Professores querem levar o mundo digital também para as salas de aulas
Um inquérito a cerca de quatro mil docentes mostra que estes meses de ensino à distância levaram já a uma mudança de atitude face à utilização de recursos digitais.
Um inquérito realizado a 4150 professores, a maioria do 3.º ciclo e secundário, mostra que estes três meses de ensino à distância levaram já a uma mudança substancial da maioria face ao mundo digital que poderá levar a uma “alteração, de forma quase radical, da sua maneira de ensinar”, destaca o professor do ISPA- Instituto Universitário, João Marôco, que foi o coordenador científico deste estudo.
Com respostas recolhidas entre 5 e 25 de Junho, o inquérito dá conta que, após a pandemia e caso tenham oportunidade para tal, 91% dos inquiridos pretendem desenvolver actividades em sala de aula com software e aplicativos digitais educacionais” e que 80% também pensam usar “avaliação formativa online”.
Esta pretensão por parte dos docentes é totalmente oposta ao que eram as suas práticas dominantes antes do surto da covid-19, que pôs alunos e professores à distância de um computador: 64% dos inquiridos assumem que “nunca usavam software para ensino online” antes da pandemia, ficando-se a grande maioria (95%) só pela utilização de chats ou email.
“Os professores perceberam, ainda que a partir de um evento não planeado, a utilidade das Tecnologias de Informação e Comunicação (TIC) no ensino, não no uso do PowerPoint, mas na utilização de ferramentas para avaliação online (formativa/sumativa), distribuição de tarefas e actividades, gestão dos alunos, no envolvimento dos estudantes com os processos de ensino e aprendizagem, entre outros aspectos”, avalia João Marôco em respostas ao PÚBLICO.
Depende agora da “resposta da escola que esta experiência de emergência resulte numa alteração completa do seu funcionamento”, observa este investigador. Até porque existe esta situação que à partida não é propiciadora de mudanças. Para 90% dos inquiridos, “nem as escolas nem as famílias têm recursos para o ensino à distância”.
Resta também saber o que resultará na prática da revolução digital prometida pelo Governo às escolas, já a partir do próximo ano lectivo, e para a qual estão reservados 400 milhões de euros provenientes de fundos comunitários — e cujo anúncio resultou directamente do facto de a pandemia ter posto a nú as desigualdades existentes entre alunos no acesso às tecnologias.
O inquérito, apresentado nesta sexta-feira, partiu da iniciativa de um grupo criado no Facebook durante a pandemia, E-learning-Apoio, que tem cerca de 29.700 membros.
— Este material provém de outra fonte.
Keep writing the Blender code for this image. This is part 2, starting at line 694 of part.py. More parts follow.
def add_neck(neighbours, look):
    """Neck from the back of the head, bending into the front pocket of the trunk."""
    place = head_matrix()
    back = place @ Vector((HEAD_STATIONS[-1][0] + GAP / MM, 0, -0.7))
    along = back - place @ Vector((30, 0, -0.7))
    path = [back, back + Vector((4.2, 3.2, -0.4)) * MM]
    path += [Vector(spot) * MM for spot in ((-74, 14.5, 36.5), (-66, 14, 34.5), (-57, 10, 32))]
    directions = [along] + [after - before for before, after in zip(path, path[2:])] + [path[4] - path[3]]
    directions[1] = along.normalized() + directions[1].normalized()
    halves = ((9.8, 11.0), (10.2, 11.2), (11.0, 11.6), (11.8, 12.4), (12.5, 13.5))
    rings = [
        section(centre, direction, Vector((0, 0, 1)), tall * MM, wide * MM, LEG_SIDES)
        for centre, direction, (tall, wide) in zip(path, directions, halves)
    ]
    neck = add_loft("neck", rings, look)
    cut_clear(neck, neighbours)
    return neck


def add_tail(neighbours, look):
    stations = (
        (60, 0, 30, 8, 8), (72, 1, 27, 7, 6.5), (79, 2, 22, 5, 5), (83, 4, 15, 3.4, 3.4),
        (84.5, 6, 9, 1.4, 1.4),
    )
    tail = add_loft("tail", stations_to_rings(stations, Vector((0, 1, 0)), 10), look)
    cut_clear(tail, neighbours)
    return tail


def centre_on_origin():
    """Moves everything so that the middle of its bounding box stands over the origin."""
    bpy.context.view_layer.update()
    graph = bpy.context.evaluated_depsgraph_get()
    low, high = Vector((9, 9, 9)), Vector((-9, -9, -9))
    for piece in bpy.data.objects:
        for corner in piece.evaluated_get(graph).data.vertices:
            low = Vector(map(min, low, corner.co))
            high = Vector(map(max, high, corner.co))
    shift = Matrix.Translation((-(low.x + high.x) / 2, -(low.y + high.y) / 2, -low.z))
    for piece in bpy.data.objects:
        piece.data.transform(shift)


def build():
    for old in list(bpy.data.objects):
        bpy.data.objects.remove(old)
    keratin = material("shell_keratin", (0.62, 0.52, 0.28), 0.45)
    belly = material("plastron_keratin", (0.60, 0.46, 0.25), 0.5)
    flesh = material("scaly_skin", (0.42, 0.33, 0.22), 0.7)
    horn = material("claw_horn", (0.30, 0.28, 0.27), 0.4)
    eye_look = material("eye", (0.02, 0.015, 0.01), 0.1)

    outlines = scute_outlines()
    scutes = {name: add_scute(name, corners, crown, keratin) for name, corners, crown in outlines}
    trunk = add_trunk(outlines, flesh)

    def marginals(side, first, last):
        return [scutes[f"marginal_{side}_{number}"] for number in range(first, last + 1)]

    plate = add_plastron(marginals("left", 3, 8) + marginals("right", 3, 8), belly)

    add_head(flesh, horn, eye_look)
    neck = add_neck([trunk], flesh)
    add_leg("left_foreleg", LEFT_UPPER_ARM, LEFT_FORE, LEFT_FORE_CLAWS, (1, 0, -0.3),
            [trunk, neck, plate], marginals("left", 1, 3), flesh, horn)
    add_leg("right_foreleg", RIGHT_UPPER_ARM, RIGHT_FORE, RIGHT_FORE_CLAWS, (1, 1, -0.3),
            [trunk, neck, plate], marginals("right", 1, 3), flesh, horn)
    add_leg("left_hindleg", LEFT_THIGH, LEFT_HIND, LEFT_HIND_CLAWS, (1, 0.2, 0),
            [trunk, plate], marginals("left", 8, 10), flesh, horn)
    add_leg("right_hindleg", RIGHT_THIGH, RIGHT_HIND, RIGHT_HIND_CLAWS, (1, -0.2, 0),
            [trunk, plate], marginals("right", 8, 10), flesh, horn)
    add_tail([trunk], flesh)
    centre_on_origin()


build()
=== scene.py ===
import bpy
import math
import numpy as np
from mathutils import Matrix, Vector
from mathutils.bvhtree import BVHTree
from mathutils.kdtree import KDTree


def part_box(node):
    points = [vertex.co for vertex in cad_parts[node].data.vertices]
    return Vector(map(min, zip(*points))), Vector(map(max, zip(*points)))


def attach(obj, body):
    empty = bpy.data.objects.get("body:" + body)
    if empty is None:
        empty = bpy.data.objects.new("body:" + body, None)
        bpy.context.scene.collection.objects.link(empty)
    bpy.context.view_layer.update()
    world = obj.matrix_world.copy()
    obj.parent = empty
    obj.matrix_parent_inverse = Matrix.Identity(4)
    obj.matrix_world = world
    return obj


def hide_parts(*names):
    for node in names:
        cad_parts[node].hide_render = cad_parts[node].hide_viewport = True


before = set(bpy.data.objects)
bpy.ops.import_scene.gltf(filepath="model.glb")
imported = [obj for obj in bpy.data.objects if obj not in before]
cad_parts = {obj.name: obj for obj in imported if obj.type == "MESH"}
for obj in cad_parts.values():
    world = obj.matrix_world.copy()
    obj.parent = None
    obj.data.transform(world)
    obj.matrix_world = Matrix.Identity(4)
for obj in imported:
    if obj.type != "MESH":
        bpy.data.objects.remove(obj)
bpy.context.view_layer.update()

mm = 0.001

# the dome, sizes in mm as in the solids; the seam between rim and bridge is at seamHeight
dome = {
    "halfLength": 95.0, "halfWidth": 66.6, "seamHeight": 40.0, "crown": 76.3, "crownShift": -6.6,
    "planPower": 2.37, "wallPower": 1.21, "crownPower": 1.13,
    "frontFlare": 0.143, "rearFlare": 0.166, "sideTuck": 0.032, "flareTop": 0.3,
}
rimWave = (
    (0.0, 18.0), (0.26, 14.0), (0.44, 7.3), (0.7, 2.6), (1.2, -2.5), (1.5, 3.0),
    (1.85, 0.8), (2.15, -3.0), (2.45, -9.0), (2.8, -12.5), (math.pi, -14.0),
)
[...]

O grupo foi criado por professores com o objectivo de providenciar apoio para o ensino à distância a outros docentes.
Com um idade média de 50 anos, que corresponde à do corpo docente, 72% dos inquiridos apresentaram-se como “autodidactas no uso de recursos para o ensino online” e mais de metade (56%) indicaram que recorreram “a familiares e amigos para esclarecer dúvidas sobre o uso destas ferramentas”. No conjunto, 82% reconhecem que “não têm formação suficiente para leccionar online”.
Pelo contrário, na opinião destes docentes, 75% dos alunos mostraram-se “proficientes” no uso dos recursos digitais que asseguram as aulas online, embora na opinião transmitida por estes professores 74% dos estudantes “preterem” estas aulas. Também 83% dos professores afirmam “não preferir” estas aulas.
Digital sim, distância não
João Marôco dá algumas pistas que explicam esta divisão entre quem ensina e quem aprende: “Os jovens são exploradores digitais. Têm menos receio de experimentar, de testar, de arriscar. Os adultos ainda têm medo de “estragar” as tecnologias”. Mas este investigador frisa também que os resultados do inquérito “demonstram, contrariamente ao que muitos afirmam, que os professores estão dispostos a aprender e proactivamente procurarem a formação à medida para utilizarem as tecnologias não só no ensino à distância, mas principalmente na sala de aula”.
Sim, porque quanto ao ensino à distância, 59% dos inquiridos consideram que “torna as aulas menos eficientes”. E não só: 45% dizem que “não é eficaz na transmissão de novos conhecimentos e competências”.
Avaliando o conjunto de respostas recebidas, João Marôco ressalva que do ponto de vista estatístico “estamos muito bem”, mas alerta que “os extremos também precisam de resposta”. E os extremos são estes: existe um quarto de professores e de alunos sem competência digitais, o que significa “milhares de docentes e dezenas de milhares de alunos”.
Notícia corrigida às 23h54. Substitui alunos “preferem” aulas online por alunos “preterem” estas aulas.